7- Geçici Madde 16/10 da; yapı kayıt belgesinin, yapının yeniden yapılmasına veya kentsel dönüşüm uygulamasına kadar geçerli olacağı, bu belge ile ilgili yapıların yenilenmesi durumunda yürürlükte olan imar mevzuatı hükümlerinin uygulanacağı ve yapının depreme dayanıklılığı hususu malikin sorumluluğunda olduğu belirtilmişse de, bu ifadeler bir “kısıtlama” gibi sunulmuş ise de, aslında anılan hususlar, normal imara uygun yapılar içinde geçerli olduğundan yapı kayıt belgesinin ilgili yapıyı imar mevzuatına uygun hale getirmesi özelliğine etki etmeyecektir.

TMK'nın 683. maddesi, mülkiyet hakkının içeriğini; malikin, hukuk düzeninin sınırları içinde, o şeyi dilediği gibi kullanma, yararlanma ve tasarrufta bulunma yetkisine sahip olmak, şeklinde belirlemiştir.

Yukarıda yapı kayıt belgesinin, sahibine tanınan haklardan bir kısmını izah ettik. Bu açıklamalardan anlaşılacağı gibi yapı kayıt belgesi sahibi; yapıyı kullanma, yararlanma ve tasarrufta bulunma hakkına sahip olduğuna göre, yapı kayıt belgesi alınan bir yapı, kural olarak İmar Kanunu’na uygun bir yapı olarak kabul edilmelidir. Aslında Kanun koyucu bazı çekincelerle açıkça adını koymamış olsa bile, yapı sahiplerine sunulan imkânlar dikkate alındığında, 3194 sayılı Kanunun Geçici 16. maddesi, “bedel karşılığı imar affı” niteliğinde bir düzenlemedir. Ancak, bir yapının yapı kullanma iznine sahip olması ile yapı kayıt belgesine sahip olması arasında piyasada bir değer düşüklüğü varsa bu değerden ve sözleşmeye göre eksik ve ayıplı işlerden yüklenici sorumlu tutulmalıdır.

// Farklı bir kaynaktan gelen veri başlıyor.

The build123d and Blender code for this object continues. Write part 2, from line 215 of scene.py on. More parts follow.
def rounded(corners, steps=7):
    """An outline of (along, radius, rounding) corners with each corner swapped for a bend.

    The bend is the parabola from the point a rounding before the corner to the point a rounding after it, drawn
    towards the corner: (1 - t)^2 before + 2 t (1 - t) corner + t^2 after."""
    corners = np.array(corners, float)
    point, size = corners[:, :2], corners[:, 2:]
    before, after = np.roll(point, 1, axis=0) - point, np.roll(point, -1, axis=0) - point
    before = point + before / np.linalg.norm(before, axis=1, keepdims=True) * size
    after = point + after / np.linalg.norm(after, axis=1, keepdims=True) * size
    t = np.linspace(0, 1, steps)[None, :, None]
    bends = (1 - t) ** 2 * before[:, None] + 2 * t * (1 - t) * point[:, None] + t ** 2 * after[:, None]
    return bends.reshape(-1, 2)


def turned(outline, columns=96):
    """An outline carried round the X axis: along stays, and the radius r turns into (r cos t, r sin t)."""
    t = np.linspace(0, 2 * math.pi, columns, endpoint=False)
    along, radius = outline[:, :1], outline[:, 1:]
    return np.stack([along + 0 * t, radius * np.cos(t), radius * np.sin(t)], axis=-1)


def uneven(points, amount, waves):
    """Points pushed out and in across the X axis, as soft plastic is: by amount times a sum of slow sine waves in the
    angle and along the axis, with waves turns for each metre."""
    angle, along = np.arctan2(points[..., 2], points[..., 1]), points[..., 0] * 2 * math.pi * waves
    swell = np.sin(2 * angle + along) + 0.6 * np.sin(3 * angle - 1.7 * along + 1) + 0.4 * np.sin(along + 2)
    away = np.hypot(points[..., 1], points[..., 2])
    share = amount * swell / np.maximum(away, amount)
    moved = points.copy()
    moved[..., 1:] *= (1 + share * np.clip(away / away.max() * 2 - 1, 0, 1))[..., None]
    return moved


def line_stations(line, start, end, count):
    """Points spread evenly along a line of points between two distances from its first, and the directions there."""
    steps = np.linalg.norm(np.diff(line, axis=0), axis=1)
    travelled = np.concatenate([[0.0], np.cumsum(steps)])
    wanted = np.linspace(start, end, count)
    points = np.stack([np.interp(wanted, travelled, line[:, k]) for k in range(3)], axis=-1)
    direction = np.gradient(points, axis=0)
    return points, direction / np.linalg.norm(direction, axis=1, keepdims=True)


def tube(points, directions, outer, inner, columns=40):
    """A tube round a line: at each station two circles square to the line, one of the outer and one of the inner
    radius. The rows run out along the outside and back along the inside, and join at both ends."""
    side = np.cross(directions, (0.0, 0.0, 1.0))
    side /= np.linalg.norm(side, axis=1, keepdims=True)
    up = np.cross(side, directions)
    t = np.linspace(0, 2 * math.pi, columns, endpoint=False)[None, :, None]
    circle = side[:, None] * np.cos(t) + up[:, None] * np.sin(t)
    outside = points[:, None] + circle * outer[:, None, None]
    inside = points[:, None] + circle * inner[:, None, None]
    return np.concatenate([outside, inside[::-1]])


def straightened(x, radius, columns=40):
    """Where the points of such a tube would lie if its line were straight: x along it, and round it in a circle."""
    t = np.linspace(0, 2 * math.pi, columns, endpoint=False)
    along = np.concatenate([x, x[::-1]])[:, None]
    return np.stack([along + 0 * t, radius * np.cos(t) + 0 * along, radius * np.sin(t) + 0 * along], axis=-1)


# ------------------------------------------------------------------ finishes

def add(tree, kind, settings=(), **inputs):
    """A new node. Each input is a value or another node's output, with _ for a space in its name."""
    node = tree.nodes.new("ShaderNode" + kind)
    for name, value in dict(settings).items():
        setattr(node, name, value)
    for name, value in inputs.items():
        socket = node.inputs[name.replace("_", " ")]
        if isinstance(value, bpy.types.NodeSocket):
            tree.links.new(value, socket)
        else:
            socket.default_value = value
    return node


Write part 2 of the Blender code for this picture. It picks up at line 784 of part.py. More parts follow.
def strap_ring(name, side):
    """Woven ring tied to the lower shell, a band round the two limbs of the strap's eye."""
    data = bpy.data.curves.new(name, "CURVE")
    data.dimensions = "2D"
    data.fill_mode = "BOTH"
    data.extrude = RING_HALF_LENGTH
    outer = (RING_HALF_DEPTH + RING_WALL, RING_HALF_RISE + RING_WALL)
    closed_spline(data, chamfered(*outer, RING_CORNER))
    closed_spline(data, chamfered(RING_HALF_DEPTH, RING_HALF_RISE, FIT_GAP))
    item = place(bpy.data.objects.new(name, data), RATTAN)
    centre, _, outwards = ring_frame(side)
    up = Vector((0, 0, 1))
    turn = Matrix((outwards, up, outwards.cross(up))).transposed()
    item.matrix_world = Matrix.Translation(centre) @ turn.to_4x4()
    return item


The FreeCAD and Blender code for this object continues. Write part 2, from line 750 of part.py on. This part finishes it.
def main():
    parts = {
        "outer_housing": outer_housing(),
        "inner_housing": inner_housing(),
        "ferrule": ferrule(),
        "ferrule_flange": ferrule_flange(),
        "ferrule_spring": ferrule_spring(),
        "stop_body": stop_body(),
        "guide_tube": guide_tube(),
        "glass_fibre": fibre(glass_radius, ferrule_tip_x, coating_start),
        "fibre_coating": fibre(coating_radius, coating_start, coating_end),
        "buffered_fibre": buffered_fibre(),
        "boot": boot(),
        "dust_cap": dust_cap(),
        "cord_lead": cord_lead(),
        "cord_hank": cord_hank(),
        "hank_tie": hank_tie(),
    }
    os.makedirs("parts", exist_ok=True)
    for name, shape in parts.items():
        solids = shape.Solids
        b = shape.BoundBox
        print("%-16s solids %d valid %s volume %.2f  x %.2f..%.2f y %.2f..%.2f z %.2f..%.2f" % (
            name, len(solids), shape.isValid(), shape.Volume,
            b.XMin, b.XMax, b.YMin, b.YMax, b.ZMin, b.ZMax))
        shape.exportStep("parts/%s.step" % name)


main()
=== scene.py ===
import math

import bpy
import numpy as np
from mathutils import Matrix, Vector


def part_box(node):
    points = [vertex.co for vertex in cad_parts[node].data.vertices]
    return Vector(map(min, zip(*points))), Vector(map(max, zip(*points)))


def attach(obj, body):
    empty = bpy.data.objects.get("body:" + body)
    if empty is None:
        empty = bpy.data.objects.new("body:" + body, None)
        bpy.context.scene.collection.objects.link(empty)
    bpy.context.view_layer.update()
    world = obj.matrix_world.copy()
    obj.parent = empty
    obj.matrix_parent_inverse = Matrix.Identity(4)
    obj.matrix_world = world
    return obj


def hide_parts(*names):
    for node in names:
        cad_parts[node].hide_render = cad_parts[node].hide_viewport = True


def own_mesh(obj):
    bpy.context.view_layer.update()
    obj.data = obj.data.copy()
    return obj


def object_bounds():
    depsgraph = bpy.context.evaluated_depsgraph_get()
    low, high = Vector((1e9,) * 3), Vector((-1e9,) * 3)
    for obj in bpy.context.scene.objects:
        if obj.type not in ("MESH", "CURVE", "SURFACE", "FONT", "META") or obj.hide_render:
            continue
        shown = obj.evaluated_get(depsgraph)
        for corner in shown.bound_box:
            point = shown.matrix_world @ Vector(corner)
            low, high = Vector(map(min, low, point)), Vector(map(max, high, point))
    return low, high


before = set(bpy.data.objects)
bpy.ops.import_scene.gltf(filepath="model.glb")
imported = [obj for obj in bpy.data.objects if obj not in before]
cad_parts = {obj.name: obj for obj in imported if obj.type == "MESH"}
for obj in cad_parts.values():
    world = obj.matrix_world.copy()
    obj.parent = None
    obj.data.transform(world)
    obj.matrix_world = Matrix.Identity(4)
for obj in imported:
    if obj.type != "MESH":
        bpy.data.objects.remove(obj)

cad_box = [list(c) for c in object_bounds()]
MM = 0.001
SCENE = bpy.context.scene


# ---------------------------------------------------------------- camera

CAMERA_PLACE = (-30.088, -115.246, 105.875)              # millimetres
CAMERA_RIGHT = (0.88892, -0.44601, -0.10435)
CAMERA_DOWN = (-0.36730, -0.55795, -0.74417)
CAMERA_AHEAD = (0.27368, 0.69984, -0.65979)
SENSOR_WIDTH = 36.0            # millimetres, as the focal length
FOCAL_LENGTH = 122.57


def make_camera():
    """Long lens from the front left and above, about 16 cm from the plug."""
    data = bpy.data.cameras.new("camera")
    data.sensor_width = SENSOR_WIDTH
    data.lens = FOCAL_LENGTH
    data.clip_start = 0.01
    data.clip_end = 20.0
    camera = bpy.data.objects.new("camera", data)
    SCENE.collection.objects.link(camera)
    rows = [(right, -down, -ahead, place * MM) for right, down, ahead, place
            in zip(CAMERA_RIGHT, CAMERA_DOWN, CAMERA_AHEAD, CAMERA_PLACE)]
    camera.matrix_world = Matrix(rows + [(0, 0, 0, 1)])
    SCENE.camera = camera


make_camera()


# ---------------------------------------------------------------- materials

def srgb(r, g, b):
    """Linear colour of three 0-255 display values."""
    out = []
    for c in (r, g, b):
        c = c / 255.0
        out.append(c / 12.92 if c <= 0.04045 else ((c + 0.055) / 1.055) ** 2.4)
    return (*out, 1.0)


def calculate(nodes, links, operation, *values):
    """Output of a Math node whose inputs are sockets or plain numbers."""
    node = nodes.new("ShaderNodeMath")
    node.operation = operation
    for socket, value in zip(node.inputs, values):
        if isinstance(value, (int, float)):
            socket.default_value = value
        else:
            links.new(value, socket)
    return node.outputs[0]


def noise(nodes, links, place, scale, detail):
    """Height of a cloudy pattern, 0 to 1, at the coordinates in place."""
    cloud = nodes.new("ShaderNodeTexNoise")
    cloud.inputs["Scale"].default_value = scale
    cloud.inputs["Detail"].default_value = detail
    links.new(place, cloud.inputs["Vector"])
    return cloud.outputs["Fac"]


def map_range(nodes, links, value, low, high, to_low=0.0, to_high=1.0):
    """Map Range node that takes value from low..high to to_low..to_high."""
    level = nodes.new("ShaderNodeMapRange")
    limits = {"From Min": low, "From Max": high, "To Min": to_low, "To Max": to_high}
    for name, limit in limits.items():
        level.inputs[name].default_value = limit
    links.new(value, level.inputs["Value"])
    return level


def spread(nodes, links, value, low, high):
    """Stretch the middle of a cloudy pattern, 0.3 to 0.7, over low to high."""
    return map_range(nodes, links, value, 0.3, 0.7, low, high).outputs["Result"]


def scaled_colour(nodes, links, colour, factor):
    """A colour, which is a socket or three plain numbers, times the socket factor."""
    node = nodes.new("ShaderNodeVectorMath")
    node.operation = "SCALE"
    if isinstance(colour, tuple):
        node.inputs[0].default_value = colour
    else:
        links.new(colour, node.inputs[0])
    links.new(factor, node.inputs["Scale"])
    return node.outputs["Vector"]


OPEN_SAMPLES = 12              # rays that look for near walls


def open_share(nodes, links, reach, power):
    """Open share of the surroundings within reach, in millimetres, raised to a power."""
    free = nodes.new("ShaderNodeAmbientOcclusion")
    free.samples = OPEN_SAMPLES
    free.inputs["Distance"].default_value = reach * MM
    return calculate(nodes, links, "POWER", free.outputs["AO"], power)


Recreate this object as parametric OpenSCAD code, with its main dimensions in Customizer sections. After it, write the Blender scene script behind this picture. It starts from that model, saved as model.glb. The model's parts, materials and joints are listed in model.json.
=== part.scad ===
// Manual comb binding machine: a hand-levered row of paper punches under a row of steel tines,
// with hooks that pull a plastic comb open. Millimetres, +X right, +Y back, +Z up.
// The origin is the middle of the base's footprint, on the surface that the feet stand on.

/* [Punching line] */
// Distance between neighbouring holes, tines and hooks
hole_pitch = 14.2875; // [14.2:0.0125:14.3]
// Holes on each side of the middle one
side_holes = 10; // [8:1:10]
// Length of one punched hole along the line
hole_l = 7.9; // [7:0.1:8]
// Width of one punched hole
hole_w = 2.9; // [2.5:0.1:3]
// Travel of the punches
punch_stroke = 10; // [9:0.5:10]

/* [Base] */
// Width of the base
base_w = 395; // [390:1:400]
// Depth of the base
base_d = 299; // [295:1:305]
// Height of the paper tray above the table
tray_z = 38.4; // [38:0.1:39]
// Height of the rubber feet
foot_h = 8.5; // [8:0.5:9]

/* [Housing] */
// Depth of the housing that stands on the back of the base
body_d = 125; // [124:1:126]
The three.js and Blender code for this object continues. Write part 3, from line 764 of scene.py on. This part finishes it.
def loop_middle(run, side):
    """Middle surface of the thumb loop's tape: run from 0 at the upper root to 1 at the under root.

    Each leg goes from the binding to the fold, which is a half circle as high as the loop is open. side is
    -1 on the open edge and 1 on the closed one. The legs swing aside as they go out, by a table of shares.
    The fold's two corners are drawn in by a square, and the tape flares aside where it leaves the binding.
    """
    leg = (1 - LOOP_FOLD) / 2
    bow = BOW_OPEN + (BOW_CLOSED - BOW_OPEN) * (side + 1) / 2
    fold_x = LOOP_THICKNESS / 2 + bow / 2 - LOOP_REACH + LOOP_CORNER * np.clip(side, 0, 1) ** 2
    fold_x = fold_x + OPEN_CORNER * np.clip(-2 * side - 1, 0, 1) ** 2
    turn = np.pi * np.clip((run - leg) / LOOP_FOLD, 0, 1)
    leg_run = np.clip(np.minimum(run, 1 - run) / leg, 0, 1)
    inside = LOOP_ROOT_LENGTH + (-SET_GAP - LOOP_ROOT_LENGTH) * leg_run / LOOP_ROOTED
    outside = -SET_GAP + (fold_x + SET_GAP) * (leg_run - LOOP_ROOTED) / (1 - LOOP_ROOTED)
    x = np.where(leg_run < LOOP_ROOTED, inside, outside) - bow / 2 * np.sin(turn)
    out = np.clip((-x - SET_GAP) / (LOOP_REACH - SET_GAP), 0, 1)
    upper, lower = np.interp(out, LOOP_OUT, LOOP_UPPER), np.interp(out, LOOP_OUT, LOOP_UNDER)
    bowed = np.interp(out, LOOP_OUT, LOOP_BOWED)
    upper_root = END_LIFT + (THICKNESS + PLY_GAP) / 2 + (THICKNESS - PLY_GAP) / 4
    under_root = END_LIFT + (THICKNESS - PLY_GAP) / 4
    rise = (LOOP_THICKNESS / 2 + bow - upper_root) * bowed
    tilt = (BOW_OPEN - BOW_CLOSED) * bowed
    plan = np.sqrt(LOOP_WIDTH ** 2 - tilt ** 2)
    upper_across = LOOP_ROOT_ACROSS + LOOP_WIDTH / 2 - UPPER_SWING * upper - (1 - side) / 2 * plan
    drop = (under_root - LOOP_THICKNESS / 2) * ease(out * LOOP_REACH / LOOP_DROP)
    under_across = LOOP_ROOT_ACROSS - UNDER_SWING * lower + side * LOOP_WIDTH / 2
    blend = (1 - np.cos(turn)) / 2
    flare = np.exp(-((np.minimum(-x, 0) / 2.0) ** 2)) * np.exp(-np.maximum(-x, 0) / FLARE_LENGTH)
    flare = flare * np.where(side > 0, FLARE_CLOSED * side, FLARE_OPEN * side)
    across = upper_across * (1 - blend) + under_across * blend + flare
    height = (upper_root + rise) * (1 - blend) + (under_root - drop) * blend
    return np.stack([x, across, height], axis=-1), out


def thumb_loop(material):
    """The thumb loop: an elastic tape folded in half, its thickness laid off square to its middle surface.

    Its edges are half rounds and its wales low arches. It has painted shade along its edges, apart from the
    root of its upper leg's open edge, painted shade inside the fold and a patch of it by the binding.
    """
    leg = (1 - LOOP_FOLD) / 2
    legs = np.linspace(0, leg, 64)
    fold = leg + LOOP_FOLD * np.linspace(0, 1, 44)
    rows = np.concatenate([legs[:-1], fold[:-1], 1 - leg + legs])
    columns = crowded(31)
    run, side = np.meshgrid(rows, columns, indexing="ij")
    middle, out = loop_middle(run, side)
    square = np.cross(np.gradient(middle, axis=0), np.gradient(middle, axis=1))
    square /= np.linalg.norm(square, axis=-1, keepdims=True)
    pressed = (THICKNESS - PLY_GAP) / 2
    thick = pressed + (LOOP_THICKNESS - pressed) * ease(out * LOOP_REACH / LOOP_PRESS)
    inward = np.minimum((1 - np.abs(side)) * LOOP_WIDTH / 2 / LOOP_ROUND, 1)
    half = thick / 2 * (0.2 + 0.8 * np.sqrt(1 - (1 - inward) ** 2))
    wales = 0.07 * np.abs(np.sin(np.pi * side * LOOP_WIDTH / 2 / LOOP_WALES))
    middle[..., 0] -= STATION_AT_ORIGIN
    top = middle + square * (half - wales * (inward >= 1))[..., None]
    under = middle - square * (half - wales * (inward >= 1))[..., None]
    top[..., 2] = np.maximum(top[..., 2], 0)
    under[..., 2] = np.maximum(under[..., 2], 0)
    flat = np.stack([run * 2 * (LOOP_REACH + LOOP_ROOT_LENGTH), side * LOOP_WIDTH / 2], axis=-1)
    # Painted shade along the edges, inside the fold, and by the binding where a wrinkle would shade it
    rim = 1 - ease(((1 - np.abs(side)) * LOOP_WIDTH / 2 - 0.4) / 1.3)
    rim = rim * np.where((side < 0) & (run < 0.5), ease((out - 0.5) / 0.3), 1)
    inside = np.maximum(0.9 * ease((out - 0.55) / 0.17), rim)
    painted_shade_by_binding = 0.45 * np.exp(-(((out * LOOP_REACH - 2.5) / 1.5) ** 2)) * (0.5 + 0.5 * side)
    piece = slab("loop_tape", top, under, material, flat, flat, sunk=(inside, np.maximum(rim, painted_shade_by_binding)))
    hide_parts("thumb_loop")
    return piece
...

Somut olaya döndüğümüzde; yapıda imara aykırılık nedeniyle yapı kullanma izni alınamadığı bunun yerine yapı kayıt belgesi alındığı arsa payı karşılığı sözleşmesine konu olan bağımsız bölümlerin kullanılmaya devam edildiği sabittir.

Dairemizin Sayın çoğunluğu, yapı kullanma izin belgesi alınmadığından yüklenicinin sözleşme gereğince edimini yerine getirmediğini, dava konusu taşınmazları hak etmediğini dolayısıyla yükleniciden temlik alan davacının da tapu iptali ve tescil talebinde bulunamayacağını belirterek yerel mahkeme kararının onanmasına karar vermiştir. Yukarıda mahiyetini açıkladığımız yapı kayıt belgesi alınmış olması nedeniyle çoğunluk kararına iştirak etmiyoruz. Şöyle ki;

Yapı Kayıt Belgesi TMK'nın 683. maddesinin bir malike tanıdığı tüm hakları sağladığı için, bu hakları “yok hükmünde” saymak; öncelikle 3194 sayılı Kanunun geçici 16. maddesine aykırı olacağı gibi, kullanılan ve kullanılmaya devam edilecek ve anılan Kanunun ekonomik değer atfettiği yapının “ekonomik değerinin olmadığı” kabul edilerek tüm yapının arsa sahibine terkedilmesi ve yükleniciye yaptığı işin karşılığının verilmemesi hakkaniyete uygun düşmeyecektir.

Bu nedenle iskân ruhsatı yerine alınan yapı kayıt belgesi dikkate alınarak; yapının, iskan ruhsatına sahip olması ile yapı kayıt belgesine sahip olması arasında piyasada bir değer düşüklüğü varsa bu değer bilirkişiye tespit ettirilerek ve depo ettirilmek suretiyle sözleşme gereğince yükleniciye bırakılması gereken bağımsız bölümler tespit edilerek, yükleniciden temlik alan ve kararı temyiz eden davacıların tapu iptal ve tescil talebinin değerlendirilmesi gerektiği belirtilerek kararın bozulması gerekirken, Sayın çoğunluğun yazılı gerekçelerle kararı onanmasına dair karara muhalifiz.